--- START Data to use ---
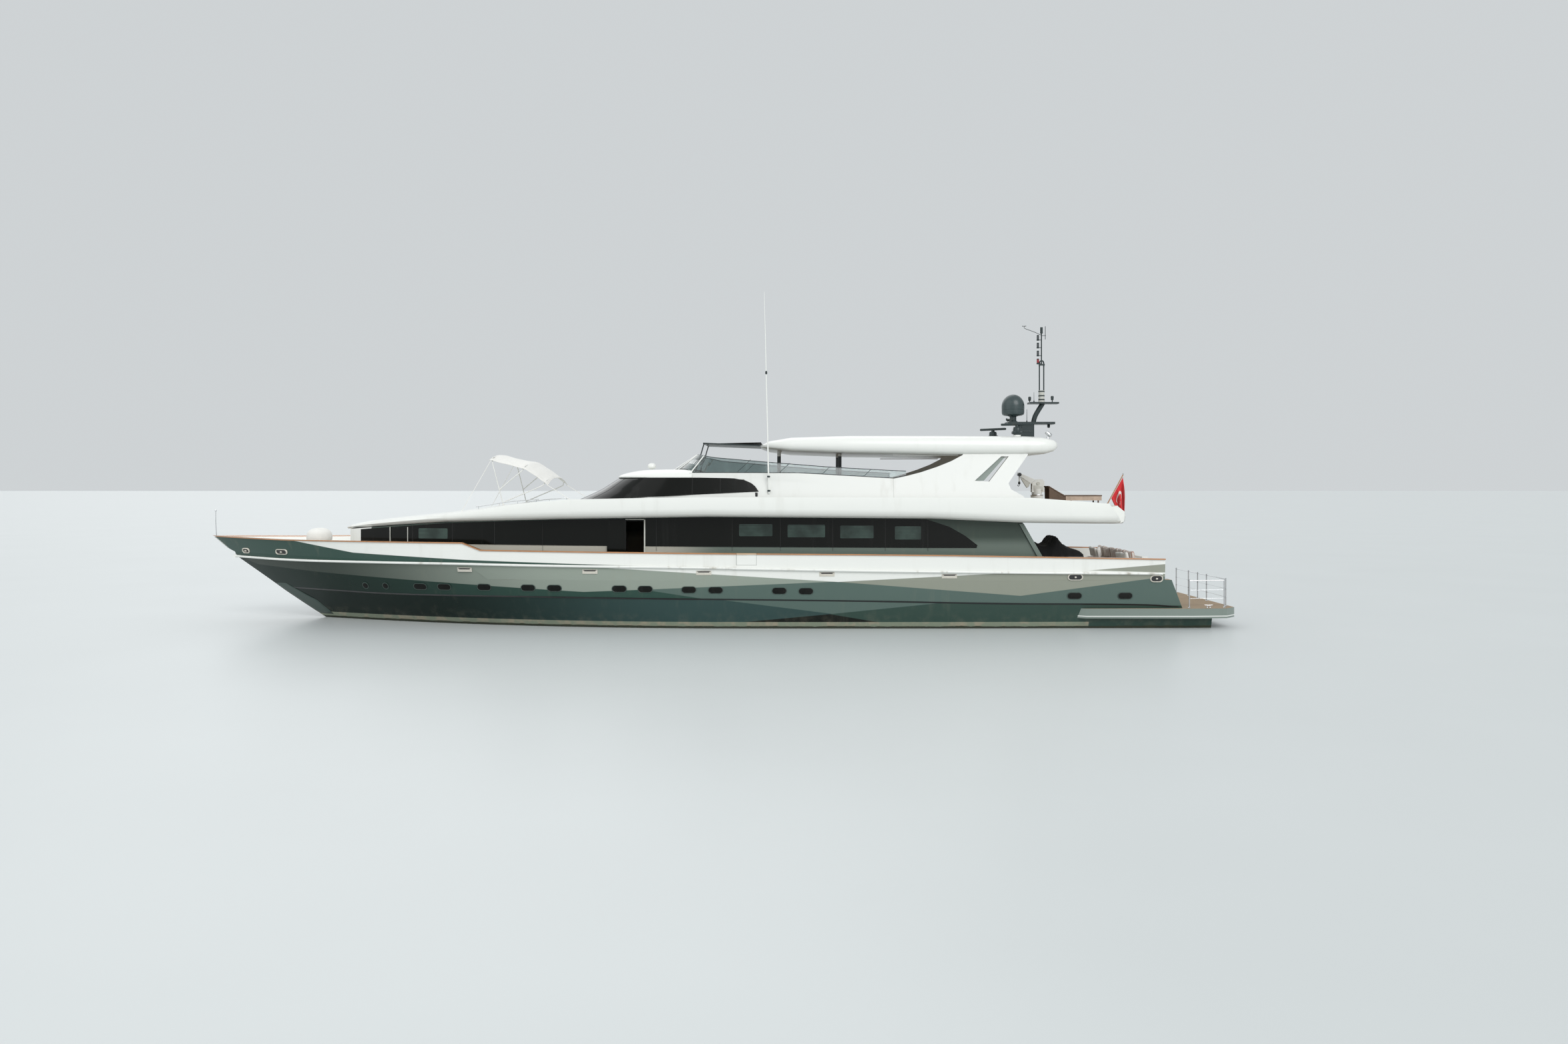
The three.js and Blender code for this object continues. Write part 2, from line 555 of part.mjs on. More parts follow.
// After bulkhead of the saloon with a wide doorway and two leaves that slide apart
const BULKHEAD = { x: -10950, thick: 80, door: 900, top: 3640 };
const houseWalls = sideWall.add(mirrored(sideWall));
const bulkhead = box(
  BULKHEAD.x - BULKHEAD.thick, BULKHEAD.x, -HOUSE.halfWidth + HOUSE.wall, HOUSE.halfWidth - HOUSE.wall,
  DECK_AFT + GAP, fasciaLow(BULKHEAD.x - BULKHEAD.thick) - GAP,
).subtract(box(-FAR, FAR, -BULKHEAD.door, BULKHEAD.door, 0, BULKHEAD.top))
  .subtract(shifted(houseWalls, [0, GAP, 0], [0, -GAP, 0]));
piece('saloon_bulkhead', bulkhead, WHITE);
const saloonLeaf = box(
  BULKHEAD.x - BULKHEAD.thick - DOOR_CLEAR - DOOR_THICK, BULKHEAD.x - BULKHEAD.thick - DOOR_CLEAR,
  DOOR_CLEAR, BULKHEAD.door + 40, DECK_AFT + GAP, BULKHEAD.top + 40,
);
pair('saloon_door', saloonLeaf, BLACK_GLASS);

// Upper deck: floor, deep fascia and low coaming, open at the stern
const bandHalf = line([
  [-15780, 1500], [-15650, 2250], [-15350, 3050], [-15000, 3380], [-14200, 3640], [-12000, 3700],
  [1000, 3700], [4000, 3560], [6000, 3330], [8000, 2950], [10000, 2430], [11500, 1960], [12600, 1560], [13300, 1150], [13700, 700], [13880, 300],
]);
const COAMING_WIDTH = 150;
const floorHeight = line([[1500, UPPER_DECK_FLOOR], [COACHROOF_AFT, 4530]]);
function upperDeckRing(x) {
  const low = fasciaLow(x);
  const top = fasciaTop(x);
  const y = bandHalf(x);
  const floor = floorHeight(x);
  return across(x, [
    [y - 260, low], [y - 60, low + 90], [y, low + 300], [y - 40, top], [y - 40 - COAMING_WIDTH, top],
    [y - 60 - COAMING_WIDTH, floor],
  ]);
}
const upperDeckPlaces = [
  UPPER_DECK_AFT, -15650, -15350, -15000, -14660, -14200, -13000, -11870, -11700, -10000, -8300, -5000, -250,
  1500, 3000, COACHROOF_AFT - GAP,
];
const sternRake = sidePrism(
  [[-14660, 4500], [-15200, 3830], [-15260, 3600], [-17000, 3600], [-17000, 4600]], 2950, 5000,
);
const sternShoulder = sidePrism(
  [[-15080, 4500], [-15140, 4370], [-15400, 4160], [-15840, 3850], [-15900, 3700], [-17000, 3700], [-17000, 4600]],
  900, 5000,
);
const sternCuts = sternRake.add(sternShoulder);
const upperDeck = loft(upperDeckPlaces.map(upperDeckRing)).subtract(sternCuts.add(mirrored(sternCuts)));
piece('upper_deck', upperDeck, WHITE);

// Coachroof over the fore part of the house, crowned and falling to the front
function coachroofRing(x) {
  const low = fasciaLow(x);
  const crown = crownHeight(x);
  const y = bandHalf(x);
  const rise = crown - low;
  const round = THREE.MathUtils.clamp((x - COACHROOF_AFT) / 3200, 0, 1);
  const edge = THREE.MathUtils.lerp(fasciaTop(x), low + 0.78 * rise, round);
  const shoulder = THREE.MathUtils.lerp(crown + 20, low + 0.93 * rise, round);
  return across(x, [
    [Math.max(20, y - 260), low], [y - 60, low + 0.16 * rise], [y, low + 0.45 * rise], [y - 60, edge],
    [0.72 * y, shoulder], [0.36 * y, low + 0.985 * rise], [0, crown],
  ]);
}
const coachroofPlaces = [
  COACHROOF_AFT, 5020, 6000, 7000, 8000, 8700, 9390, 10300, 11200, 12000, 12630, 13300, 13700, 13880,
];
const coachroof = loft(coachroofPlaces.map(coachroofRing));
piece('coachroof', coachroof, WHITE);

// Wheelhouse and flying bridge coaming: one leaning shell round the bow end, open aft
const leanHalf = (z) => BLOCK_FOOT.halfWidth - (z - BLOCK_FOOT.z) * HULL_WALL_LEAN;
const noseAt = line([[4000, 6140], [4510, 4990], [5410, 2960], [5600, 2800]]);
const SHOULDER_AT = 300; // where the rounded front starts
const FLY_AFT = -6970;
const NOSE_STEPS = 12;

function noseRing(z, nose, half, aft, shoulder = SHOULDER_AT) {
  const arc = Array.from({ length: NOSE_STEPS + 1 }, (_, i) => {
    const angle = (Math.PI * i) / NOSE_STEPS;
    const [c, s] = [Math.cos(angle), Math.sin(angle)];
    return [shoulder + (nose - shoulder) * s ** 0.75, half * Math.sign(c) * Math.abs(c) ** 0.75, z];
  });
  return [[aft, half, z], ...arc, [aft, -half, z]];
}

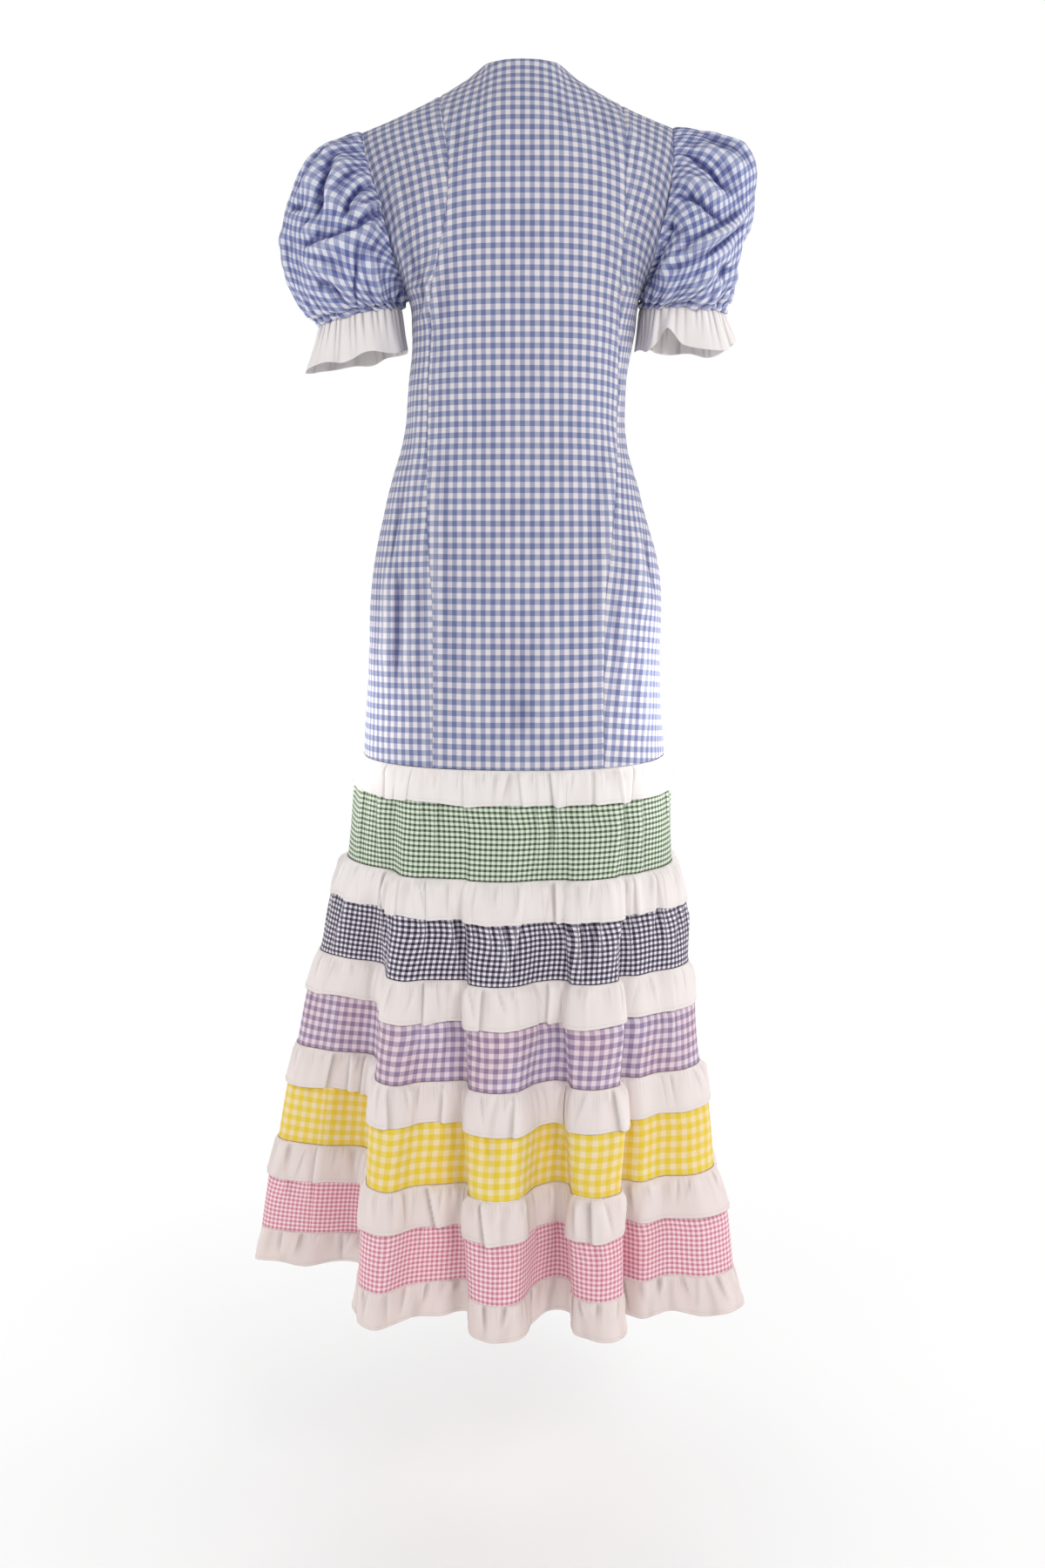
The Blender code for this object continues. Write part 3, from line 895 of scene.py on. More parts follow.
YELLOW = Gingham(
    "yellow_gingham", dark=(240, 210, 56), mid=(242, 218, 122), weft=(242, 218, 122), pale=(248, 228, 186),
    across=0.0113, down=0.0117, blush=(255, 240, 226), blush_share=0.4, hollow=(196, 176, 120))
PINK = Gingham(
    "pink_gingham", dark=(204, 132, 150), mid=(244, 186, 198), weft=(240, 181, 194), pale=(255, 234, 241),
    across=0.005, down=0.005, blush=(255, 240, 240), blush_share=0.4, hollow=(206, 150, 166))
RUFFLE = WhiteCotton()


# The body of the dress


@dataclass(frozen=True)
class Section:
    """How far the body reaches from the middle at one height."""

    height: float
    left: float
    right: float
    back: float
    front: float


@dataclass(frozen=True)
class SeamPoint:
    """How far out a seam lies from the middle at one height."""

    height: float
    left: float
    right: float


@dataclass(frozen=True)
class ShoulderPoint:
    """A point of the shoulder line: how far out, how high, how far back."""

    out: float
    height: float
    back: float


SECTIONS = metres(
    Section,
    (50, 215, 210, 74, 30),
    (0, 210, 205, 75, 40),
    (-50, 208, 200, 96, 66),
    (-100, 197, 192, 109, 88),
    (-150, 183, 182, 117, 106),
    (-200, 163, 165, 120, 120),
    (-250, 129, 133, 120, 122),
    (-300, 123, 124, 119, 113),
    (-352, 127, 116, 118, 100),
    (-415, 134, 116, 119, 96),
    (-479, 151, 132, 121, 100),
    (-566, 167, 153, 125, 108),
    (-689, 174, 154, 129, 113),
    (-765, 177, 158, 130, 114),
)
SHOULDER = metres(
    ShoulderPoint,
    (45, 2, 16),
    (62, -12, 14),
    (92, -30, 10),
    (140, -53, 3),
    (180, -69, 0),
)
BACK_PRINCESS = metres(
    SeamPoint,
    (0, 92, 111),
    (-35, 89, 111),
    (-84, 80, 113),
    (-165, 81, 111),
    (-256, 96, 106),
    (-400, 103, 104),
    (-510, 102, 98),
    (-600, 96, 88),
    (-765, 96, 86),
)
FRONT_PRINCESS = metres(
    SeamPoint,
    (0, 92, 111),
    (-35, 92, 109),
    (-120, 90, 96),
    (-220, 88, 88),
    (-380, 72, 70),
    (-550, 84, 80),
    (-765, 92, 86),
)
ARMHOLE = metres(
    SeamPoint,
    (-60, 180, 168),
    (-100, 168, 165),
    (-142, 158, 161),
    (-191, 147, 150),
    (-226, 137, 141),
    (-250, 129, 133),
)
SHOULDER_TIP = {Side.LEFT: 0.18, Side.RIGHT: 0.168}


@dataclass(frozen=True)
class Torso:
    """The blue body as a run of rounded sections, the same as its CAD nodes."""

    neck_point: float = 0.002
    underarm: float = -0.25
    blue_hem: float = -0.765
    neck_half: float = 0.045
    neck_rise: float = 0.048
    v_rise: float = 0.26
    v_curve: float = 0.9
    round_back: float = 0.14
    round_front: float = 0.12
    roundness: float = 2.3
    top_draw: float = 4.0

    def reach(self, side: Side, height: Array) -> Array:
        """Half width of the section on one side."""
        return self.seam(SECTIONS, side, height)

    def seam(self, table: Sequence[SeamPoint | Section], side: Side, height: Array) -> Array:
        """How far out a seam lies on one side."""
        return Curve.of(table, "height", side.word()).at(height)

    def princess(self, face: Face) -> Sequence[SeamPoint]:
        """The princess seams of the back or the front."""
        return BACK_PRINCESS if face is Face.BACK else FRONT_PRINCESS

    def shoulder_height(self, out: Array) -> Array:
        """Height of the shoulder line, which runs on up as a neck inside the neckline."""
        out = np.asarray(out, dtype=float)
        neck = self.neck_point + self.neck_rise * (1 - (out / self.neck_half) ** 2)
        line = Curve.of(SHOULDER, "out", "height").at(out)
        return np.where(out < self.neck_half, neck, line)

    def sheet(self, face: Face, side: Side, out: Array, height: Array, top_out: Array) -> Array:
        """Points of the blue cloth.

        Args:
            face: the back or the front.
            side: the wearer's side.
            out: how far out from the middle.
            height: how high.
            top_out: how far out the point's own column ends at the shoulder.

        Returns:
            Points, the last axis holding x, y and z.
        """
        share = np.clip(out / self.reach(side, height), 0.0, 1.0)
        deep = (1 - share ** self.roundness) ** (1 / self.roundness)
        depth = Curve.of(SECTIONS, "height", face.word()).at(height)
        base = Curve.of(SHOULDER, "out", "back").at(np.maximum(top_out, self.neck_half))
        rounding = self.round_back if face is Face.BACK else self.round_front
        near = np.clip((self.shoulder_height(top_out) - height) / rounding, 0.0, 1.0)
        settle = np.sqrt(1 - (1 - near) ** 2)
        y = base * (1 - settle) + face.value * depth * deep * settle
        return np.stack(np.broadcast_arrays(side.value * out, y, height), axis=-1)

    def angle(self, side: Side, out: Array, height: Array) -> Array:
        """Angle round the section at which the cloth lies this far out."""
        share = np.clip(out / self.reach(side, height), 0.0, 1.0)
        return np.arcsin(share ** (self.roundness / 2))

    def spread(self, side: Side, height: Array, inner: Array, outer: Array, share: Array) -> Array:
        """How far out a point lies a share of the way round from an inner to an outer line."""
        low = self.angle(side, inner, height)
        high = self.angle(side, outer, height)
        turn = np.sin(low + (high - low) * share)
        return self.reach(side, height) * turn ** (2 / self.roundness)

    def v_out(self, height: Array) -> Array:
        """Half width of the V neck at a height."""
        foot = self.underarm + (self.neck_point - self.underarm) * self.v_rise
        share = np.clip((height - foot) / (self.neck_point - foot), 0.0, 1.0)
        return self.neck_half * share ** self.v_curve

    def ring_point(self, turn: Array, height: float) -> Array:
        """Points of the full section at one height.

        Args:
            turn: turns in degrees from the centre back towards the left.
            height: the section's height.

        Returns:
            A point for each turn.
        """
        angle = np.radians(turn)
        points = np.zeros((*angle.shape, 3))
        for face, side in itertools.product(Face, Side):
            here = (np.sin(angle) >= 0) == (side is Side.LEFT)
            here &= (np.cos(angle) >= 0) == (face is Face.BACK)
            out = self.reach(side, height) * np.abs(np.sin(angle)) ** (2 / self.roundness)
            made = self.sheet(face, side, out, np.full(out.shape, height), np.full(out.shape, self.neck_half))
            points = np.where(here[..., None], made, points)
        return points


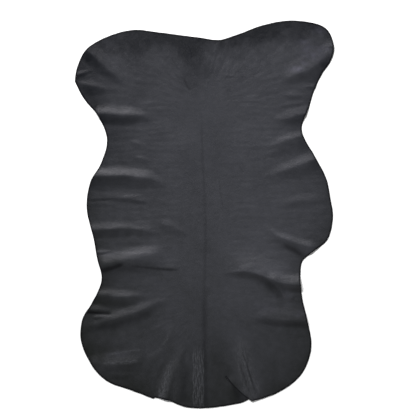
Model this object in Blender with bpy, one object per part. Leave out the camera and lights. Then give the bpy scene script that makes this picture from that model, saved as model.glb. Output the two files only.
--- END Data to use ---
(What to do):
Only lines with the word "follow" are wanted, so copy each one from the records.

(Solution to this exercise):
The three.js and Blender code for this object continues. Write part 2, from line 555 of part.mjs on. More parts follow.
The Blender code for this object continues. Write part 3, from line 895 of scene.py on. More parts follow.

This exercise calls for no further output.